© Gitti Grünkopf
Temporäre Installation auf der dOCUMENTA (13) 2012 in Kassel.
Schöne, neue, smarte Welt. Ich wollte besonders clever sein und das avisierte Weinpaket an einem anderen Tag zustellen lassen. Als es dann doch nicht kam, ging ich im Netz auf die Suche und musste feststellen, dass UPS die Sendung auf den Namen meiner Frau einfach zu einem sog. Access Point gebracht hatte. Ausweis und Karre von IKEA geschnappt und im Nieselregen los zum Abholen. Das Paket sei nicht da. Darauf nannte ich den Absender und den Namen meiner Frau. Diese Sendung habe er, gab mir der freundliche Mitarbeiter zu verstehen, mir dürfe er sie aber nicht aushändigen und berief sich auf den Datenschutz. Es habe im letzten Jahr Betrügereien in Millionenhöhe gegeben. Zum Glück akzeptierte er eine Vollmacht per Mail, und ich machte mich mit der Karre auf den Weg. Wieder einmal fühlte ich mich bestätigt, dass der Datenschutz funktioniert, wo ihn keiner braucht, während die amerikanischen Tech-Giganten mehr über mich wissen, als ich selbst.

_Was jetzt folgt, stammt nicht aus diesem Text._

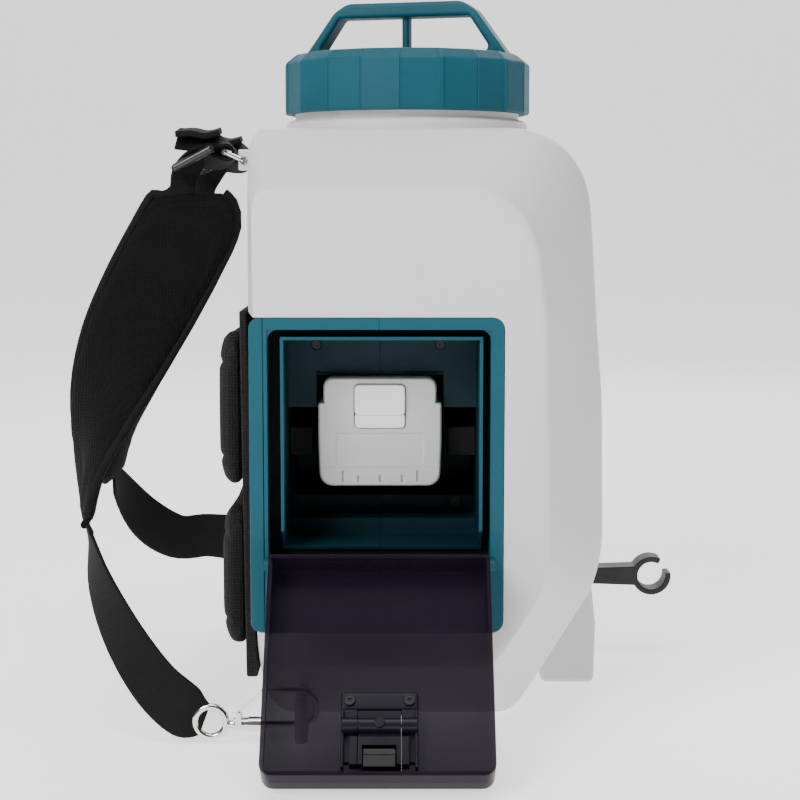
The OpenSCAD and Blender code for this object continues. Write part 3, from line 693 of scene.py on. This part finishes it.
LATCH_X = -11.5
COVER_OPEN = math.radians(140)
SWING = Matrix.Translation((0, -0.164, 0.110)) @ Matrix.Rotation(COVER_OPEN, 4, "X")


def swung(piece):
    """Turns a piece drawn shut about the hinge into the place where the cover hangs open."""
    piece.data.transform(SWING)
    piece.data.update()
    return piece


def tray(name, x0, x1, n0, n1, t1, round_by):
    """The cover's plan with its two free corners rounded, from one depth to another."""
    return plate(name, filleted([(x0, 3.2), (x1, 3.2), (x1, t1), (x0, t1)],
                                (0, 0, round_by, round_by), 6), n0, n1)


cover = tray("cover_tray", -77.5, 53, -1, 20.5, 140, 7)
inside = tray("inside", -75.2, 50.7, 1.5, 30, 135, 3)
inside.data.transform(Matrix.Translation((0, 0, 0.0025)))
cut(cover, inside)
eased(cover, 0.8, 3)
fused(cover, bar("barrel", (-77.2, 0, 0), (52.7, 0, 0), 3.4),
      block("root", (-77.3, -0.9, 0), (52.8, 1.4, 6)))
cut(cover, bar("bore", (-90, 0, 0), (60, 0, 0), 1.6),
    block("latch_window", (LATCH_X - 12.28, -5, 96), (LATCH_X + 12.28, 6, 132)))
for x in (-75.4, 51.4):
    fused(cover, eased(block("rim_bead", (x - 0.8, 18.5, 8), (x + 0.8, 21.0, 134)), 0.4))
swung(tidied(cover))
smooth(cover, 32)
smoke = Finish("smoked_clear", (0.0125, 0.0078, 0.0165), Roughness=0.2, IOR=1.18, Alpha=0.86,
               Specular_IOR_Level=0.2)
smoke.lay(Base_Color=smoke.shades(smoke.noise(7, 3), 0.7, 1.4),
          Roughness=0.16 + smoke.noise(40, 4) * 0.14)
smoke.relief(smoke.noise(22, 2), 0.0004, 0.25)
smoke.wear(cover)
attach(cover, "cover")
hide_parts("cover")
steel = Finish("ground_steel", (0.55, 0.55, 0.56), Metallic=1.0, Roughness=0.3)
steel.lay(Roughness=0.22 + steel.noise(260, 3) * 0.2,
          Base_Color=steel.shades(steel.noise(120, 3), 0.8, 1.1))
steel.relief(steel.noise(900, 2), 0.0001, 0.3)
steel.wear(softened("cover_pin", 0.2))


# ---- Latch ----
# A plate with two screws holds the latch to the inside of the cover. The lever turns on a pin
# between two lobes, and a black hook at its end catches the frame when the cover shuts.

tinted = Finish("smoked_latch", (0.0075, 0.0068, 0.0115), Roughness=0.3, IOR=1.3)
tinted.lay(Base_Color=tinted.shades(tinted.noise(25, 3), 0.7, 1.6),
           Roughness=0.24 + tinted.noise(70, 3) * 0.16)
tinted.relief(tinted.noise(60, 2), 0.0002, 0.3)
PIN_DEPTH = 8.5
PIN_HEIGHT = 106


def latch_block(name, low, high, ease):
    """An eased block whose x is counted from the latch's middle line."""
    return eased(block(name, (LATCH_X + low[0], *low[1:]), (LATCH_X + high[0], *high[1:])), ease)


def on_pin(name, x0, x1, radius, sides=32):
    """A round bar on the line of the latch's pin, with x counted from the middle line."""
    return bar(name, (LATCH_X + x0, PIN_DEPTH, PIN_HEIGHT), (LATCH_X + x1, PIN_DEPTH, PIN_HEIGHT),
               radius, sides)


mount = latch_block("latch_plate_piece", (-22, 1.52, 84), (22, 4.5, 95), 1.4)
lobes = latch_block("lobes", (-21.9, 1.52, 95.1), (-12.29, 5.6, 127), 0.5)
fused(lobes, latch_block("arm", (-20.5, 1.6, 101.5), (-12.33, 8.5, 110.5), 0.4),
      eased(on_pin("eye", -21.5, -12.31, 4.5), 0.3))
fused(lobes, latch_block("rail", (-21.8, 1.65, 96.2), (-19.9, 8.6, 131), 0.7),
      latch_block("wing", (-16.8, 1.7, 112.6), (-12.3, 9.4, 129.5), 0.4))
cut(lobes, on_pin("bore", -40, 40, 1.5))
alone(lobes)
bpy.ops.object.duplicate()
other = bpy.context.object
to_middle = Matrix.Translation((LATCH_X / 1000, 0, 0))
mirror = Matrix.Scale(-1, 4, (1, 0, 0))
other.data.transform(to_middle @ mirror @ to_middle.inverted())
alone(other)
lobes.select_set(True)
bpy.context.view_layer.objects.active = lobes
bpy.ops.object.join()
lobes.name = "latch_base_piece"
lever = latch_block("latch_lever_piece", (-12.22, -1, 101), (12.22, 4.5, 131.4), 0.3)
drum = on_pin("drum", -12.2, 12.2, 9.4, 64)
cut(drum, block("front", (LATCH_X - 20, 7.2, 90), (LATCH_X + 20, 30, 130)))
fused(lever, eased(drum, 0.25), eased(on_pin("hub", -12.16, 12.16, 4.4), 0.3),
      latch_block("pull", (-12.18, 4.2, 113), (12.18, 9.4, 129.5), 0.4))
cut(lever, on_pin("bore", -40, 40, 1.55),
    latch_block("hook_room", (-9.6, 3, 118), (9.6, 20, 140), 0.3))
seat = bar("spring_seat", (LATCH_X, 3.9, 105.8), (LATCH_X, 13.4, 105.8), 3.2)
fused(lever, eased(seat, 0.5))
for piece, node in ((mount, "latch_plate"), (lobes, "latch_base"), (lever, "latch_lever")):
    swung(tidied(piece))
    smooth(piece, 34)
    tinted.wear(piece)
    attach(piece, BODY_OF[node])
    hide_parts(node)
black.wear(softened("latch_hook", 0.5))
steel.wear(softened("latch_pin", 0.2))
heads = softened("latch_screws", 0.4)
spots = [SWING @ Vector(((LATCH_X + x) / 1000, 0.0061, 0.0895)) * 1000 for x in (-17, 17)]
way = SWING.to_3x3() @ Vector((0, -1, 0))
screw_black.wear(recessed(heads, spots, way))


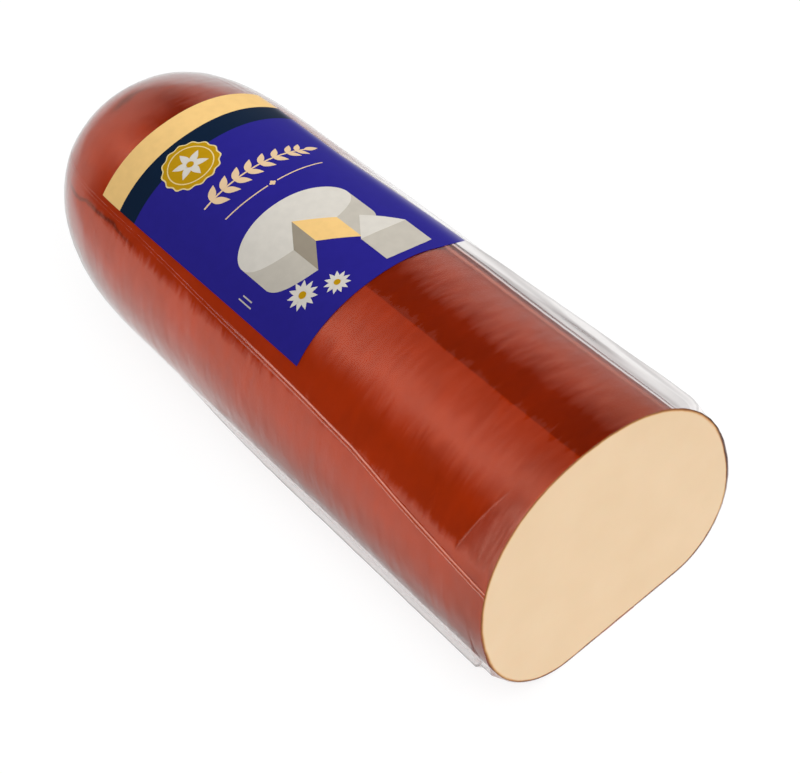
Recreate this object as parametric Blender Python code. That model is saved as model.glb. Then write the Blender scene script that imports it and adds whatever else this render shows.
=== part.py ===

Nach einer Fahrt mit der Deutschen Bahn ist die Corona Warn App wieder auf rot gesprungen. Kein Wunder, der ICE war sehr gut besetzt, zudem musste ein Wagen geräumt werden, weil die Klimaanlage ausfiel. Die Zahlen steigen täglich, aber das scheint niemanden im dritten Sommer des Vergessens zu stören. Der Herbst ist ja noch lang hin. Gesundheitsminister Lauterbach warnt, Justizminister Buschmann wiegelt ab, mangels valider Daten bringt das Gutachten des Corona-Expertenrats nichts, wie der Münchner Merkur nüchtern bilanziert: „Nach der Lektüre des Corona-Expertenberichts ist die Politik so schlau wie zuvor. Helfen Schulschließungen? Vielleicht ein bisschen. Lockdowns? Nur zu Beginn. 2G- und 3G-Zugangsbeschränkungen? Bei den aktuellen, hochansteckenden Virusvarianten ist der Nutzen umstritten. Das Ergebnis kann eigentlich niemanden überraschen: Weil es in der ‚Datenwüste D‘ an digital erhobenen Zahlen und Fakten mangelt, gab es auch keine Begleitforschung, die der Politik und dem RKI wirksame Handlungsempfehlungen an die Hand hätte geben können. Nicht mal die Messung der Viruslast im Abwasser, anderswo Routine, ist bei uns nach zwei Jahren Pandemie behördlicher Standard." (02.07.22)
Ähnlich dürftig sind die Erklärungen des indonesischen Künstlerkollektivs ruangrupa, warum auf der documenta fifteen ein zwanzig Jahre altes Plakat mit antisemitischen Motiven gezeigt wurde. Zur Anhörung zu diesem Skandal im Deutschen Bundestag erschienen weder der Kasseler OB Christian Geselle noch die Documenta-Generaldirektorin Sabine Schormann - und haben damit der bedeutendsten Schau moderner Kunst einen Bärendienst erwiesen. Nach dem Imageschaden droht nun aber auch ein gewaltiges Defizit. Dem Hessischen Rundfunk zufolge kamen bis dato nur halb so viele Besucher:innen wie vor fünf Jahren. Unwissenheit schützt vor Strafe nicht, sagt der Volksmund. Das wussten wir, als wir auf der dOCUMENTA (13) vor zehn Jahren spontan eine temporäre Aktion durchführten. In einem stillen Winkel hinter einem Werk von Thomas Bayrle stellten wir unbemerkt zwei kleine Figuren auf. Nach etwa zehn Minuten beendeten wir die Aktion - unerkannt & unbehelligt vom Wachpersonal. Ende gut, alles gut!